The proposed SAC seeks to address the arguments raised in the two Motions to Dismiss by omitting Mrs. Laurienti as a plaintiff, adding Defendant Anderson's employer as a party, specifying the alleged constitutional violations, removing all state law claims, eliminating any claim for injunctive relief, and specifying allegations of wrongdoing as to the State Defendants. [See #47-1]. All Defendants agree the applicable Statute of Limitations would bar Plaintiffs' § 1983 claims that arose prior to April 7, 2012; however Plaintiff alleges constitutional violations occurred after this date. The court stayed discovery at the Parties' request; therefore no one has engaged in expensive discovery, related deadlines are not looming, and trial is not imminent. The proposed SAC contains the first substantive changes proposed by Plaintiffs in this court, and they are offered for the purpose of narrowing the parties and issues.
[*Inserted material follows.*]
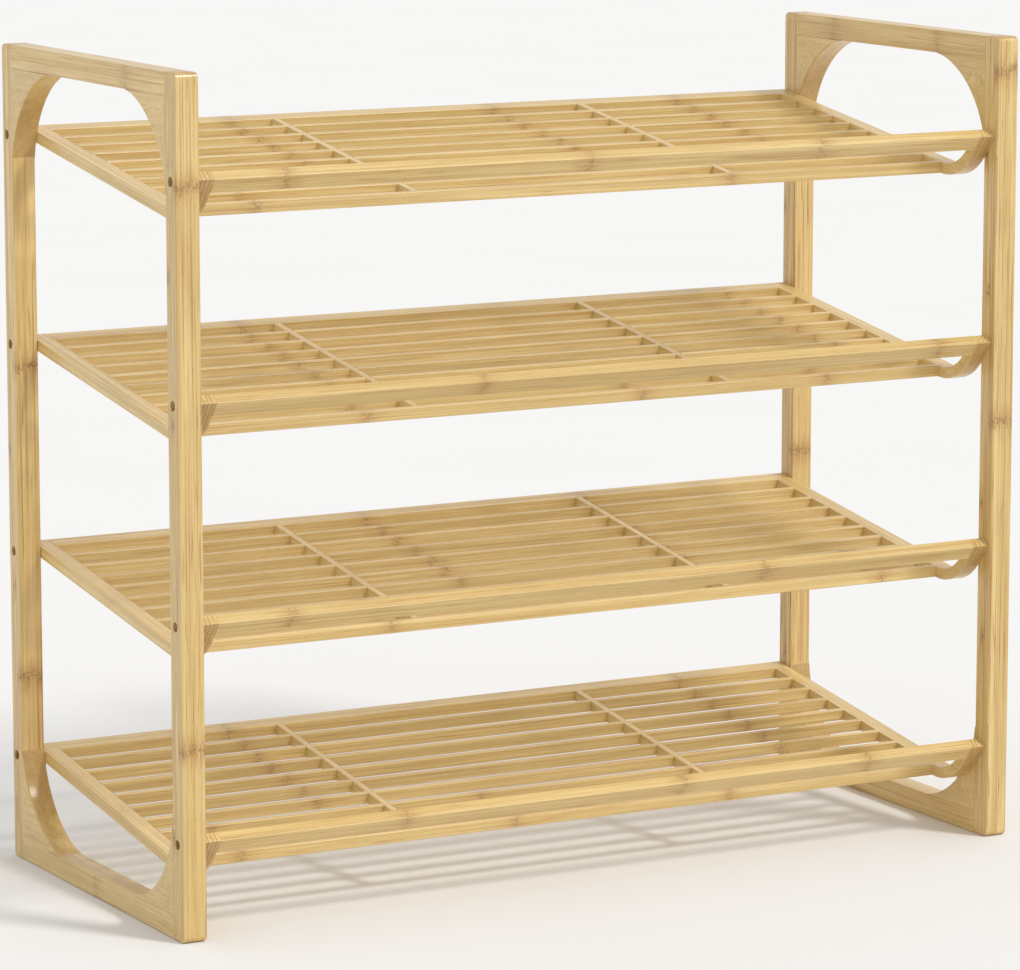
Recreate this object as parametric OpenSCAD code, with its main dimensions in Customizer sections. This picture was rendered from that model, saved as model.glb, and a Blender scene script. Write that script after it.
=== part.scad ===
// Tiered shoe rack: two open side frames carry four shelves that tilt down to the front.
// X runs from left to right, Y from front to back and Z up from the floor.
// The origin is on the floor, at the middle of the rack's footprint.

/* [Rack] */
// Width over the outer faces of the two side frames
rack_w = 800; // [600:10:1000]
// Depth over the front and rear faces of the posts
rack_d = 350; // [320:5:400]
// Height of the side frames
rack_h = 706; // [690:2:760]

/* [Side frames] */
// Thickness of posts, rails and corner blocks across the rack
frame_t = 21; // [20:0.5:24]
// Depth of a post from front to back
post_d = 20; // [19:0.5:22]
// Height of the top and bottom rails
rail_h = 20; // [19:0.5:24]
// Radius of the outer corners of the posts
corner_r = 5; // [2:0.5:8]
// Length of a corner block along the post and along the rail
block_leg = 76; // [60:1:80]
// Radius of the hollow edge of a corner block
block_arc_r = 95; // [90:1:120]

/* [Shelves] */
// Slope of the shelves, rear edge higher
tilt = 8.3; // [6:0.1:9]
// Height from one shelf to the next
tier_pitch = 179.5; // [160:0.5:180]
// Height of the top rear edge of the lowest shelf
first_tier_z = 96.7; // [94:0.1:110]
// Thickness of cheeks, slats and rails of a shelf, square to the slope
shelf_t = 10; // [9.5:0.1:11]
// Thickness of a cheek across the rack
cheek_t = 15; // [14:0.5:18]
// Depth of the back rail
back_rail_d = 17.5; // [17:0.1:19]
// Number of slats on a shelf
slat_n = 9; // [7:1:11]
// Thickness of a slat along the slope
slat_t = 5.4; // [5:0.2:8]
// Thickness of a crossbar
bar_t = 6; // [5:0.5:8]
// Distance of a crossbar's centre from the middle of the rack
bar_x = 152; // [100:1:200]
// Inner radius of the bend at the front of a cheek
bend_r = 41; // [35:0.5:45]
// Lean of the cheek's front arm from upright
arm_lean = 37.5; // [30:0.5:45]
// Straight length of the front arm beyond the bend
arm_len = 21.5; // [18:0.5:24]
// Distance of the lip rail's front edge behind the posts' front faces
lip_setback = 3.5; // [3:0.1:8]
// Height of the lip rail along the arm
lip_h = 15; // [14.5:0.1:16]

/* [Fixings] */
// Diameter of the recess for a bolt head
recess_dia = 8.2; // [8:0.1:9]
// Depth from the post's outer face to the top of the bolt head
head_inset = 6; // [3:0.5:7]
// Diameter of a bolt head
head_dia = 7.8; // [7:0.1:7.8]
// Height of a bolt head
head_h = 4; // [3:0.5:5]
// Diameter of a bolt shank
shank_dia = 5; // [4.5:0.1:5]
// Size of the hexagon socket across its corners
socket_dia = 4.6; // [3.5:0.1:5]
// Diameter of a threaded insert
insert_dia = 6.8; // [6.4:0.1:6.8]
// Length of a threaded insert
insert_len = 13; // [10:1:20]
// Diameter of a locating pin
pin_dia = 3; // [2.5:0.1:3]
// Length of a locating pin
pin_len = 14; // [10:1:18]
// Diameter of a frame dowel
dowel_dia = 6; // [5:0.5:6]
// Length of a dowel between post and rail
dowel_len = 30; // [24:1:32]
// Length of a dowel at a corner block
block_dowel_len = 24; // [16:1:28]

/* [Hidden] */
$fn = 64;

// Signs that pick a side, an end and a level of the rack
LEFT = -1;
RIGHT = 1;
FRONT = -1;
REAR = 1;
BOTTOM = -1;
TOP = 1;

tier_n = 4;        // number of shelves
fit_gap = 0.05;    // clearance all round a dowel, pin, insert or shank
end_gap = 0.5;     // room past the end of a dowel, pin or insert in its hole
through = 1;       // how far a cutting shape runs past the face it opens

inner_x = rack_w / 2 - frame_t;          // inner face of a side frame
cheek_x = inner_x - cheek_t;             // inner face of a cheek
rail_end_y = rack_d / 2 - post_d;        // inner face of a post
shelf_rear_y = rack_d / 2 - shelf_t * sin(tilt);  // top rear edge of every shelf

// Centre of a corner block's hollow edge, from the corner where post and rail meet
block_arc_c = (block_leg + sqrt(2 * block_arc_r * block_arc_r - block_leg * block_leg)) / 2;

turn = 90 - arm_lean + tilt;             // angle that a cheek turns through at its bend

// Point of the arm, forward and up from the start of the bend: along is the distance up the arm from
// the end of the bend, and out is the distance outwards from the bend's centre
function arm_reach(along, out) = [
    along * cos(turn) + out * sin(turn),
    bend_r + along * sin(turn) - out * cos(turn)
];

// The bend starts at the front face of the last slat, and the slats share the slope up to there
lip_edge = arm_reach(arm_len, bend_r + shelf_t);
shelf_run = shelf_rear_y + rack_d / 2 - lip_setback;
bend_start = (shelf_run - lip_edge[1] * sin(tilt)) / cos(tilt) - lip_edge[0];
slat_pitch = (bend_start - back_rail_d) / slat_n;
bend_flats = 24;          // narrow flats that make up each round face of the bend

// The same points measured from the rear edge of the shelf
function arm_point(along, out) = [bend_start, 0] + arm_reach(along, out);
function bend_point(angle, out) = [bend_start + out * sin(angle), bend_r - out * cos(angle)];

rail_bolt_u = 8;          // bolt axis from the rear edge of the back rail
rail_pin_u = 14;          // pin axis from the rear edge of the back rail
lip_bolt_down = 5;        // bolt axis from the top of the lip rail
lip_pin_down = 11.2;      // pin axis from the top of the lip rail
tenon_h = 5;              // height of the tenon at each end of a slat
tenon_l = 7;              // length of that tenon
dowel_rise = 5;           // frame dowel axes above and below the middle of a rail
block_dowel_at = 25;      // block dowel axis from the corner where post and rail meet
socket_depth = 2.5;       // depth of the hexagon socket in a bolt head
bolt_grip = 12;           // length of bolt shank inside an insert

bamboo = "#d9b070";
bamboo_shelf = "#e0ba7e";
dowel_wood = "#e8d3a4";
steel = "#6f7176";
brass = "#b99a4b";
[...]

Indeed, Defendants do not argue the proposed SAC was filed with inexplicable delay or will cause them prejudice; they claim only that the amendments are an exercise in futility. I do not agree that the proposed SAC is futile on its face. Furthermore, Plaintiffs have not yet filed a Response to the Motions to Dismiss. The Federal Rules of Civil Procedure in general, and Rule 15 in particular, favors resolving disputes on their merits. Gocolay v. New Mexico Federal Sav. & Loan Ass'n, 968 F.2d 1017, 1021 (1992) (citations omitted). Accordingly, I find that leave to amend is appropriate in these circumstances.
I also find that joinder of Mesa County as a Defendant should be permitted. Mr. Laurienti claims that Mesa County was responsible for the training and supervision of Defendant Anderson, and that Defendant Anderson acted on its behalf when she pursued the allegedly unlawful garnishment of his Social Security Income. [#47-2 at ¶¶ 10, 22]. Plaintiff likewise claims the State Defendants' failure to properly train and supervise agency employees, such as Defendant Anderson, resulted in the allegedly unlawful collection efforts that constitute violations of his constitutional rights. [Id. at ¶ 64]. Defendants do not challenge the joinder other than through their general argument that amendment is futile.
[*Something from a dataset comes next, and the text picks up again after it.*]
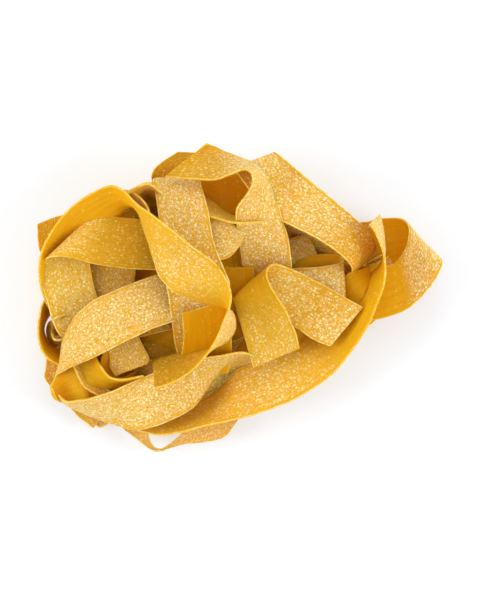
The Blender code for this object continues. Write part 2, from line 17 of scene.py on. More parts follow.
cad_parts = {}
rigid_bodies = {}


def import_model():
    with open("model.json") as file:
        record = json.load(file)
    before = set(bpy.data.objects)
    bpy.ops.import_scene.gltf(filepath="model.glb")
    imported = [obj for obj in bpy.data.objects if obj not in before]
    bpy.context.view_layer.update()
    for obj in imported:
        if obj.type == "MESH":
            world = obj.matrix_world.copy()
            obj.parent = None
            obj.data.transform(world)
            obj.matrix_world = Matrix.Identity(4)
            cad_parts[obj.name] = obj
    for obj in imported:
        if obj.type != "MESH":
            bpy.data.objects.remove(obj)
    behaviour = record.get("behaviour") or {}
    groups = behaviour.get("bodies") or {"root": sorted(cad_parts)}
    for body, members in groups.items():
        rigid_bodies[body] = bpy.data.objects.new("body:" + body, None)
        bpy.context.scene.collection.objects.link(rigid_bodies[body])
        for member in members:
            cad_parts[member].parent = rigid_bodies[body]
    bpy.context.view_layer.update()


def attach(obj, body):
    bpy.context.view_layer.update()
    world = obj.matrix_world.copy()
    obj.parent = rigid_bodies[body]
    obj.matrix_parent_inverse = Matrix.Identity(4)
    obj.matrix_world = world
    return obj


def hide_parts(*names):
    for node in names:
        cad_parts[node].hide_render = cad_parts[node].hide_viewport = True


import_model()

In this case, dismissal is more appropriately determined by the court with motions to dismiss directed at the SAC. Despite the lack of entry of a Scheduling Order, Mr. Laurenti is advised that no further motions for leave to amend will be entertained (let alone granted) by the court unless he affirmatively establishes good cause why any proposed amendments could not have been brought in either the First or Second Amended Complaint. In addition to establishing good cause for any further motions for leave to amend, Mr. Laurenti will also be required to fulfill the requirements of Rule 15 of the Federal Rules of Civil Procedure.